Job:
Quote the data below in full, please, without altering anything.

Data lines:
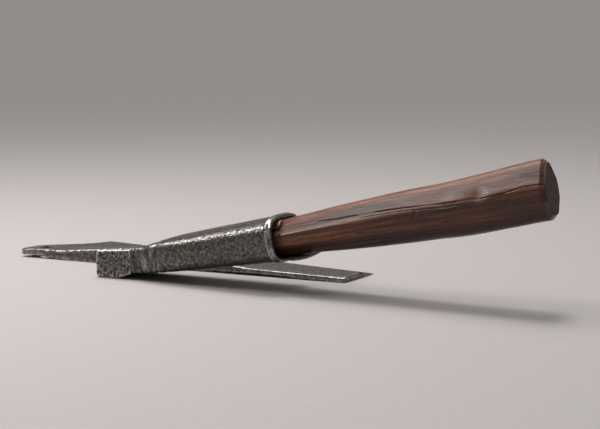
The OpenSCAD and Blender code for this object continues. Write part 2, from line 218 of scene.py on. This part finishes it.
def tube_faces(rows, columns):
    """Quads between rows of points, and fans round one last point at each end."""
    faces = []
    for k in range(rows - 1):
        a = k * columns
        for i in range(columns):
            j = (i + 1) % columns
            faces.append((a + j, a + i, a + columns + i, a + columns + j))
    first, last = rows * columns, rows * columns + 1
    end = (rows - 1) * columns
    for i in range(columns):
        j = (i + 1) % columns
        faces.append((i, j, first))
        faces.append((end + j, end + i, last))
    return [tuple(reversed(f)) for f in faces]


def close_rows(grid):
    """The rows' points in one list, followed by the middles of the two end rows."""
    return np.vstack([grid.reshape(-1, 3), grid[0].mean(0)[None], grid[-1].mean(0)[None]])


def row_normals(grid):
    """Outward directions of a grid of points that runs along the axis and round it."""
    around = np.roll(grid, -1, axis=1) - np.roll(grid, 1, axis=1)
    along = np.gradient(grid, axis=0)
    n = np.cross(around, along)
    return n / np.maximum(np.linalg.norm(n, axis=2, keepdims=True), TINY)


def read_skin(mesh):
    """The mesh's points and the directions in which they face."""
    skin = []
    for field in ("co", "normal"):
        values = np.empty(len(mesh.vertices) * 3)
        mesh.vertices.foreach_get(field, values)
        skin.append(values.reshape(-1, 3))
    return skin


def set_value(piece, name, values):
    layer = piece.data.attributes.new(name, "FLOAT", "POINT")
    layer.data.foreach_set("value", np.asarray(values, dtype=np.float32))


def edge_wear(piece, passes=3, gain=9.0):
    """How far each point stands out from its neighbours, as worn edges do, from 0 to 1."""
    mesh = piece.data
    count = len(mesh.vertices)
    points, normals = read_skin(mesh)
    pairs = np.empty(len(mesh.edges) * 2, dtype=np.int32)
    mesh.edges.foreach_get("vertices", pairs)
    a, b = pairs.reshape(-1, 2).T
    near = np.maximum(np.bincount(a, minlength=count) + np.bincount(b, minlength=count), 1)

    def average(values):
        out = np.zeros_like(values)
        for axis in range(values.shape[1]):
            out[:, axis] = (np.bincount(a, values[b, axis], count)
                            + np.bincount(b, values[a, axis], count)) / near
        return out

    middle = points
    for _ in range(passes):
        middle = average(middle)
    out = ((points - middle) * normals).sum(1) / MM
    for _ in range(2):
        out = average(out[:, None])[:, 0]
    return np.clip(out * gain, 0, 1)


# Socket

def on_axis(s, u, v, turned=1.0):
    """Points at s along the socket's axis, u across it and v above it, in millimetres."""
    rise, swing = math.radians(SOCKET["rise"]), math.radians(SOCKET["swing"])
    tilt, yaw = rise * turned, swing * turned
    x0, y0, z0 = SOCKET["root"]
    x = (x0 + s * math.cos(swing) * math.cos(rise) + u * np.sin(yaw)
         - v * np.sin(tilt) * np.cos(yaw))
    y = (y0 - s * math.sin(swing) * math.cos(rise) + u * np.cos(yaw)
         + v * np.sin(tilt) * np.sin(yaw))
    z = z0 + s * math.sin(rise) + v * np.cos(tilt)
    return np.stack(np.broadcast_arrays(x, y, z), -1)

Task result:
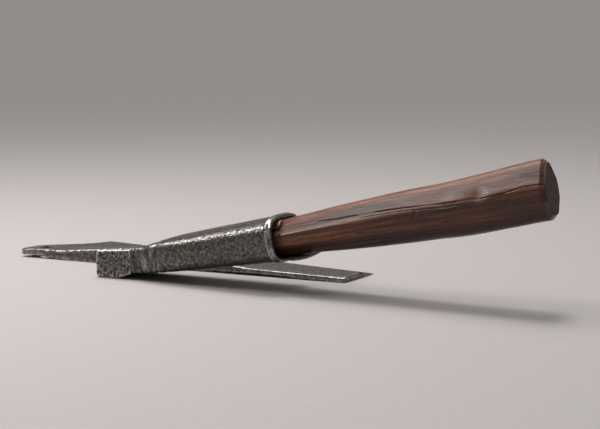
The OpenSCAD and Blender code for this object continues. Write part 2, from line 218 of scene.py on. This part finishes it.
def tube_faces(rows, columns):
    """Quads between rows of points, and fans round one last point at each end."""
    faces = []
    for k in range(rows - 1):
        a = k * columns
        for i in range(columns):
            j = (i + 1) % columns
            faces.append((a + j, a + i, a + columns + i, a + columns + j))
    first, last = rows * columns, rows * columns + 1
    end = (rows - 1) * columns
    for i in range(columns):
        j = (i + 1) % columns
        faces.append((i, j, first))
        faces.append((end + j, end + i, last))
    return [tuple(reversed(f)) for f in faces]


def close_rows(grid):
    """The rows' points in one list, followed by the middles of the two end rows."""
    return np.vstack([grid.reshape(-1, 3), grid[0].mean(0)[None], grid[-1].mean(0)[None]])


def row_normals(grid):
    """Outward directions of a grid of points that runs along the axis and round it."""
    around = np.roll(grid, -1, axis=1) - np.roll(grid, 1, axis=1)
    along = np.gradient(grid, axis=0)
    n = np.cross(around, along)
    return n / np.maximum(np.linalg.norm(n, axis=2, keepdims=True), TINY)


def read_skin(mesh):
    """The mesh's points and the directions in which they face."""
    skin = []
    for field in ("co", "normal"):
        values = np.empty(len(mesh.vertices) * 3)
        mesh.vertices.foreach_get(field, values)
        skin.append(values.reshape(-1, 3))
    return skin


def set_value(piece, name, values):
    layer = piece.data.attributes.new(name, "FLOAT", "POINT")
    layer.data.foreach_set("value", np.asarray(values, dtype=np.float32))


def edge_wear(piece, passes=3, gain=9.0):
    """How far each point stands out from its neighbours, as worn edges do, from 0 to 1."""
    mesh = piece.data
    count = len(mesh.vertices)
    points, normals = read_skin(mesh)
    pairs = np.empty(len(mesh.edges) * 2, dtype=np.int32)
    mesh.edges.foreach_get("vertices", pairs)
    a, b = pairs.reshape(-1, 2).T
    near = np.maximum(np.bincount(a, minlength=count) + np.bincount(b, minlength=count), 1)

    def average(values):
        out = np.zeros_like(values)
        for axis in range(values.shape[1]):
            out[:, axis] = (np.bincount(a, values[b, axis], count)
                            + np.bincount(b, values[a, axis], count)) / near
        return out

    middle = points
    for _ in range(passes):
        middle = average(middle)
    out = ((points - middle) * normals).sum(1) / MM
    for _ in range(2):
        out = average(out[:, None])[:, 0]
    return np.clip(out * gain, 0, 1)


# Socket

def on_axis(s, u, v, turned=1.0):
    """Points at s along the socket's axis, u across it and v above it, in millimetres."""
    rise, swing = math.radians(SOCKET["rise"]), math.radians(SOCKET["swing"])
    tilt, yaw = rise * turned, swing * turned
    x0, y0, z0 = SOCKET["root"]
    x = (x0 + s * math.cos(swing) * math.cos(rise) + u * np.sin(yaw)
         - v * np.sin(tilt) * np.cos(yaw))
    y = (y0 - s * math.sin(swing) * math.cos(rise) + u * np.cos(yaw)
         + v * np.sin(tilt) * np.sin(yaw))
    z = z0 + s * math.sin(rise) + v * np.cos(tilt)
    return np.stack(np.broadcast_arrays(x, y, z), -1)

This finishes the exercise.